Doctor T. J. Eckleburg’s eyes. Doctor T. J. Eckleburg was an oculist who purchased a billboard in the valley of ashes. This billboard went forgotten and unnoticed for a long time, eventually fading to the point where the blue of the doctor’s eyes became less bright, but not less disarming. Fitzgerald uses the eyes as a symbol of God or of a god who stares solemnly out at his creation, watching in silence as civilization begins to decay. God, Fitzgerald suggests, has turned His back on humanity.
The Valley of Ashes. Fitzgerald describes the landscape between East Egg and New York City as a symbolic valley of ashes where civilization has begun to decay and men shamble around in gray clothes, gray cars, and gray houses covered with ashes. This is a potent symbol of desolation and decline, and it stands in stark contrast to the opulence of East and West Egg, which seem vibrant and hopeful by comparison. This is the place where people go when they have no more hope, and the valley thus becomes a symbol of the failure of the American Dream.

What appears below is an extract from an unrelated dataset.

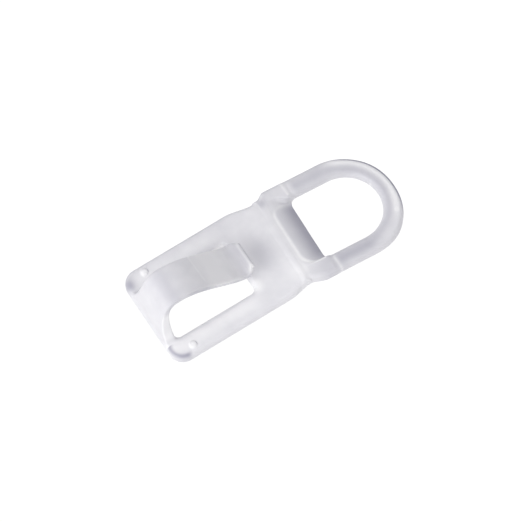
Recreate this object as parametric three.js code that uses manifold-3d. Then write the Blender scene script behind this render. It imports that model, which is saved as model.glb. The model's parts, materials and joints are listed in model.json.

The American Dream. Fitzgerald continues to develop the theme of the American Dream, using the symbolic valley of ashes to show the readers what has happened to that dream in the modern era. Financial and social stratification, fueled by the rapid growth of industry in America, has left many of its citizens behind. Men like George Wilson, for instance, have no hope of bettering themselves, because the modern world leaves them no options to climb the social ladder. George Wilson owns a garage and nothing more. These men live in the ashes and nothing more. For many Americans, Fitzgerald argues, the American Dream will never be a reality. In later chapters, we’ll see how the desire to realize that dream affects the main characters.